Whether or not 2011 proves to be as successful for GL Foods as its first few months were, Battles appears to have a variety of options in front of him for his business — each one an attempt to capitalize on HPP technology and the relationships GL Foods parlays into new opportunities. Yet, for all his plans, Battles remains thankful for the success thus far and wary of the pitfalls of taking on too much, too quickly.

“The goal is to perfect this facility over a 24- to 36-month period, and then take that model to other regions,” he concludes. “It’s amazing how quickly things have come together and gone well, but I don’t want to grow too quickly and be a company that people say, ‘Woulda, coulda, shoulda, if they’d done it right the first time.’

 

Cargill’s ground-beef breakthrough

 

As high-pressure pasteurization (HPP) has grown through the years, the food industry as a whole has found it to be compatible with a wide variety of products. In the protein industry, too, compatibility across product varieties has been far-reaching.

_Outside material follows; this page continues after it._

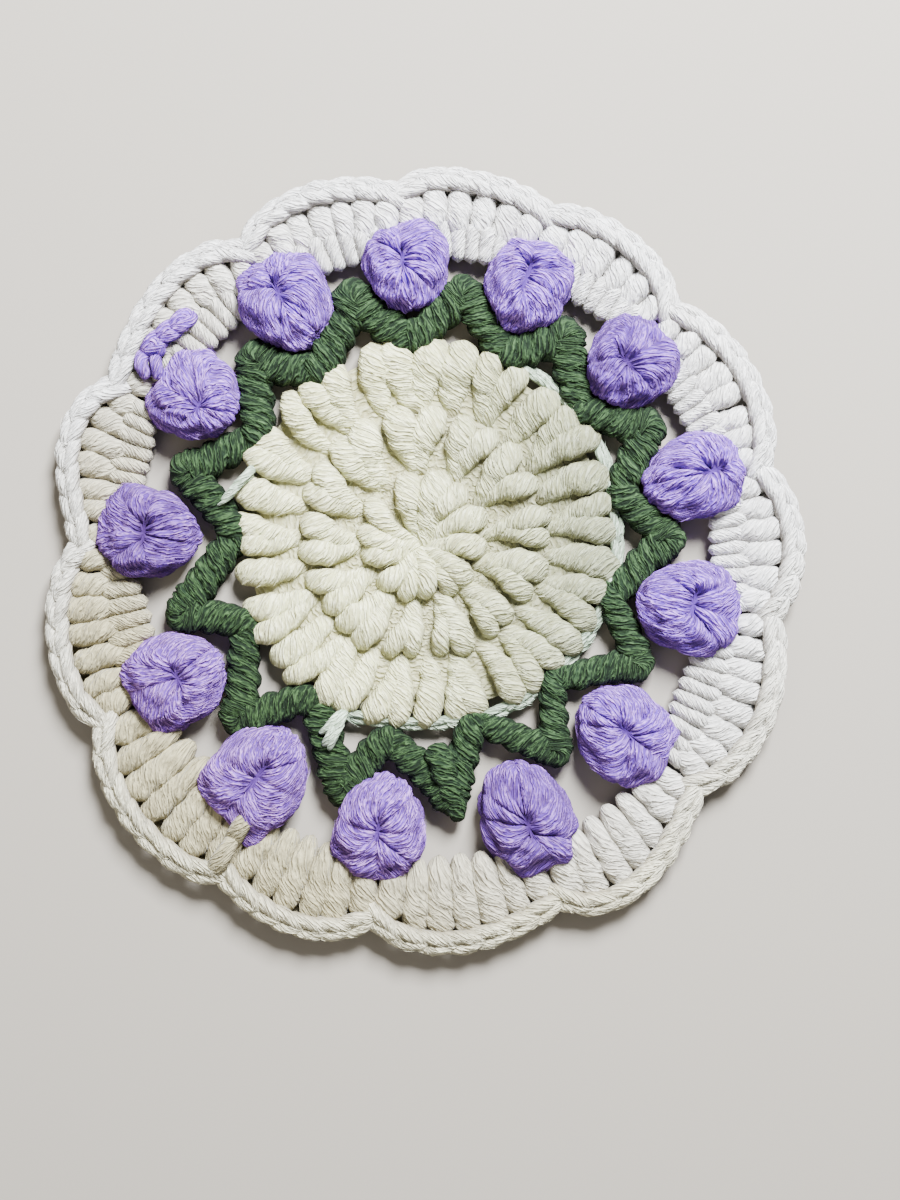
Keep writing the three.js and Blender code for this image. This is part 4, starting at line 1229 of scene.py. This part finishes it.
borderPieces = [
    makePiece("border_posts", [borderPosts()], whiteYarn),
    makePiece("border_fingers", [borderFingers()], whiteYarn),
    makePiece("border_edge_chain", [borderEdge()], edgeYarn),
]
borderSheet = makePiece("border_backing", [borderBackingPart()], whiteYarn)
for piece in [*borderPieces, borderSheet]:
    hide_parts("shell_border")
print("border stitched")

# Loose ends on the disc and the border, and the join of the green round

looseEnds = [
    ("disc", "centre_disc", "cream_yarn", mintYarn, discPieces),
    ("border", "shell_border", "white_yarn", whiteYarn, borderPieces),
    ("leaf", "leaf_round", "green_yarn", greenYarn, []),
]
for name, node, slot, finish, pieces in looseEnds:
    parts = strayStrands(strays.get(name, []))
    if name in overlays:
        parts.append(overlayChain(overlays[name]))
    piece = makePiece(f"{name}_yarn_ends", parts, finish)
    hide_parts(node)
    pieces.append(piece)
print("yarn ends laid")

# Floor and light

studio = {
    "floorSize": 3.0, "floorColour": (0.36, 0.33, 0.285), "floorRoughness": 0.8,
    "worldColour": (0.86, 0.87, 0.88), "worldStrength": 0.26,
}
lamps = namedRows("name place size power colour", [
    ("keyLight", (0.15, 0.36, 0.38), 0.2, 19.5, (0.95, 0.97, 1.0)),
    ("fillLight", (-0.5, -0.4, 0.45), 0.6, 2.0, (1.0, 0.90, 0.72)),
])


def areaLight(lamp):
    # a square light turned to face the middle of the work: tilt = atan2(distance across, height), then
    # turned to its direction across
    data = bpy.data.lights.new(lamp["name"], "AREA")
    data.size, data.energy, data.color = lamp["size"], lamp["power"], lamp["colour"]
    light = bpy.data.objects.new(lamp["name"], data)
    x, y, height = light.location = lamp["place"]
    light.rotation_euler = (math.atan2(math.hypot(x, y), height), 0.0, math.atan2(-y, -x) - math.pi / 2)
    bpy.context.scene.collection.objects.link(light)


def makeFloor():
    # a square sheet of the plain floor colour, its top at height 0
    half = studio["floorSize"] / 2
    mesh = bpy.data.meshes.new("floor")
    corners = [(-half, -half, 0), (half, -half, 0), (half, half, 0), (-half, half, 0)]
    mesh.from_pydata(corners, [], [(0, 1, 2, 3)])
    material = bpy.data.materials.new("plainPaleFloor")
    material.use_nodes = True
    shader = material.node_tree.nodes["Principled BSDF"]
    shader.inputs["Base Color"].default_value = (*studio["floorColour"], 1.0)
    shader.inputs["Roughness"].default_value = studio["floorRoughness"]
    mesh.materials.append(material)
    floor = bpy.data.objects.new("floor", mesh)
    bpy.context.scene.collection.objects.link(floor)
    floor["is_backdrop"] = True


def makeWorld():
    # even light from all around
    world = bpy.data.worlds.new("softStudio")
    world.use_nodes = True
    background = world.node_tree.nodes["Background"]
    background.inputs["Color"].default_value = (*studio["worldColour"], 1.0)
    background.inputs["Strength"].default_value = studio["worldStrength"]
    bpy.context.scene.world = world


makeFloor()
makeWorld()
for lamp in lamps:
    areaLight(lamp)

# a face of n corners is n - 2 triangles
triangles = [len(piece.data.loops) - 2 * len(piece.data.polygons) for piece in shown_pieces()]
print("triangles", sum(triangles), "largest", max(triangles))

However, ground beef always had been found to be incompatible with HPP. Justin N. Segel, president of American Pasteurization Co. (APC) in Milwaukee, Wis., knows the situation well, harkening back to his days at Emmpak Foods (now a part of Cargill).

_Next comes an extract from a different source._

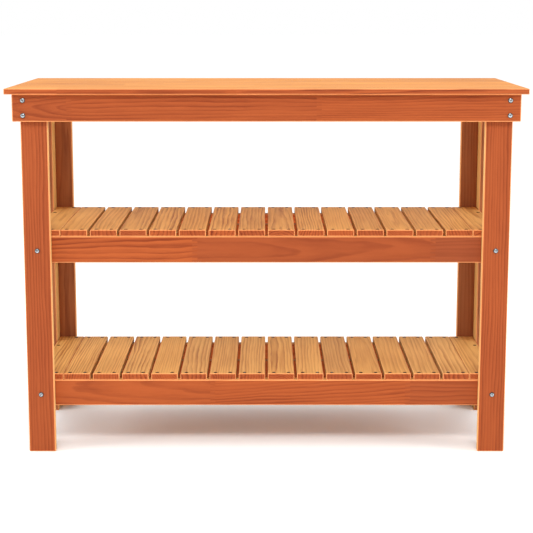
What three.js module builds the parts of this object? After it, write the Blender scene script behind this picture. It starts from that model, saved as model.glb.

“When we started [APC, in 2004], we kind of thought, ‘Wow, it would be interesting if someone would test ground beef,’” he says. “Cargill was one of our first customers with roast beef, a pre-cooked product, and to their credit, they kind of picked up the challenge and started sending ground beef product in to test.”

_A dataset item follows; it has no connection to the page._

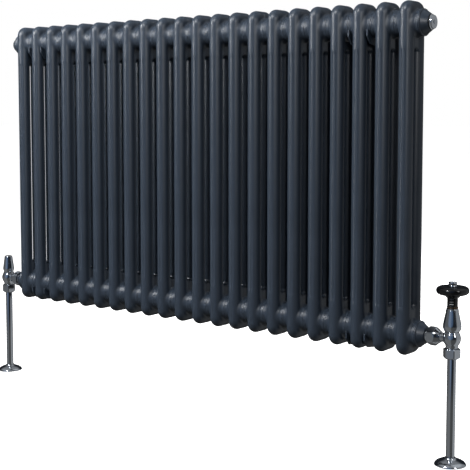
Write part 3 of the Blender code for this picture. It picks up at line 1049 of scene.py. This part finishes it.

In late February, Cargill introduced its new Fressure brand of ground beef patties, which have double the shelf life of traditional fresh burgers and benefit from the enhanced food safety that HPP brings to the table. Brent Wolke, vice president of Cargill’s Wichita, Kan.-based foodservice meat business, called the Fressure product a “technological breakthrough.”

During a visit to the APC facility by The National Provisioner, Segel discussed the challenges that faced ground beef in terms of applying HPP technology.

“High pressure tends to denature the product, changing it to a dramatically lighter color,” Segel explains. “If you just take ground beef and run it under [standard HPP] parameters, it’s a safe product and you get some shelf life, but it looks more like veal and tastes more like meatloaf.”

Faced with that challenge, Segel adds, many processors could not commit the time or resources to the R&D needed to solve the problem.

“To Cargill’s credit, they wanted to know how they were going to make it work,” he says. “They weren’t going to accept that it just wouldn’t work. Two years of testing later, they did crack the code.”

Segel says APC is seeing more processors willing to invest in the research and development needed to formulate protein products that can withstand the rigors of HPP. And his facility, the first to offer HPP contract services in the U.S., welcomes processors who want to test their products and “finesse” the formulations to get a high-quality, safe product with an improved shelf life. The APC team has worked with many processors in the past on these types of projects and expects to continue. As for Cargill’s Fressure product, Segel says it may be just the first of many breakthrough initiatives.

“We’re starting to see more companies experimenting with raw meats and raw, marinated meats,” Segel says. “We’re doing a variety of party trays and products like that, where in the past one item had a shelf life that would expire the whole tray before the other parts.

“This is a brave new frontier,” he says.